A travers ces 3 exemples (1), Yves-Claude Lequin (enseignant à l’université de technologie de Belfort-Montbéliard ) montre comment les choix techniques sont au cœur des enjeux économiques, culturels et sociaux, donc au cœur du politique.
Une histoire de pomme, entre plume d’oie et 2 CV, peut sembler étrange…
sauf si on réalise que ce fruit du paradis est devenu « un concentré de technique » et interroge donc aussi sur « la conception et ses choix : qui choisit ? Où et comment ? ».
Petit détour étymologique et historique
L’auteur explique que les origines grecques du mot technologie renvoient à une «technique du discours », d’un « art oratoire permettant de triompher de ses adversaires sur l’agora (…) ». Au XVIIe siècle le terme prend le sens d' »étude de la technique ». Au XVIIIe siècle une nouvelle discipline universitaire est créée en Allemagne et définie ainsi par son fondateur Johann Beckmann : « La technologie (…) explique complètement, méthodiquement et distinctement tous les travaux avec leurs conséquences et leurs raisons ». Au XIXe siècle, avec Jacob Bigelow (Elements of Technology, 1829) et la création du Massachusetts Institute of Technology (MIT, 1861), on commence à parler des technologies pour nommer « les techniques de pointe, celles qui incluent des connaissances scientifiques, par opposition aux techniques traditionnelles (…) Ce sens perdure aujourd’hui avec les nouvelles technologies ».

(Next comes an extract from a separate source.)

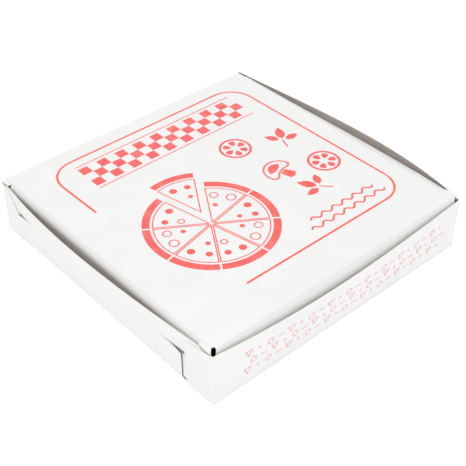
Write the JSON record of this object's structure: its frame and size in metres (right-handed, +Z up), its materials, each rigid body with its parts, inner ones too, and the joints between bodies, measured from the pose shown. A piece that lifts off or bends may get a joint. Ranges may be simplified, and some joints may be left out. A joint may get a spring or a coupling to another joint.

Le XXe siècle a vu émerger de grands penseurs de la technique, qui ont redonné à la technologie la dimension de « (…) compréhension globale de la technique et de la société ».
L’homme et la technique
La coupure en France entre science et technique a tenu celle-ci éloignée pendant longtemps de l’université. En témoigne la création, seulement en 2000, d’une Académie des technologies, trois siècles et demi après l’Académie des sciences…
L’auteur prône l’urgence d’une technologie comme discipline affirmant la prise en compte de l’homme et des sciences sociales dans la technique.
Cet engagement nous semble trouver une résonance particulière dans le contexte des « nouvelles technologies » assimilées assez largement aux technologies de l’information et de la communication et de manière générale à la haute technologie. Celles-ci sont considérées souvent naïvement comme porteuses d’un progrès qui va de soi, en oubliant qu’entre progrès technique et progrès social, tout est question d’ajustement et de choix.
La réflexion proposée par Yves-Claude Lequin entre également en résonance avec les questions soulevées dans les domaines du design (dans ses différents champs d’application, du produit, à l’espace, au graphisme, à l’interactivité, etc.). Qui conçoit quoi, pour qui, dans quel contexte et avec quels objectifs ?
Si l’auteur de l’article regrette que la France soit « rétive » à l’approche « humaniste » de la technique, on peut souhaiter que le discours volontiers « humaniste » du design rencontre la technologie sur ce terrain pour effectivement permettre des choix « éclairés ».
Note :
1 – « La technologie est une science humaine », Yves-Claude Lequin, Revue Sciences Humaines, Juin 2009, n° 205, p. 24-29. Yves-Claude Lequin a co-écrit avec Pierre Lamard, La technologie entre à l’université, Compiègne, Sevenans, Belfort-Montbéliard, UTBM, 2006.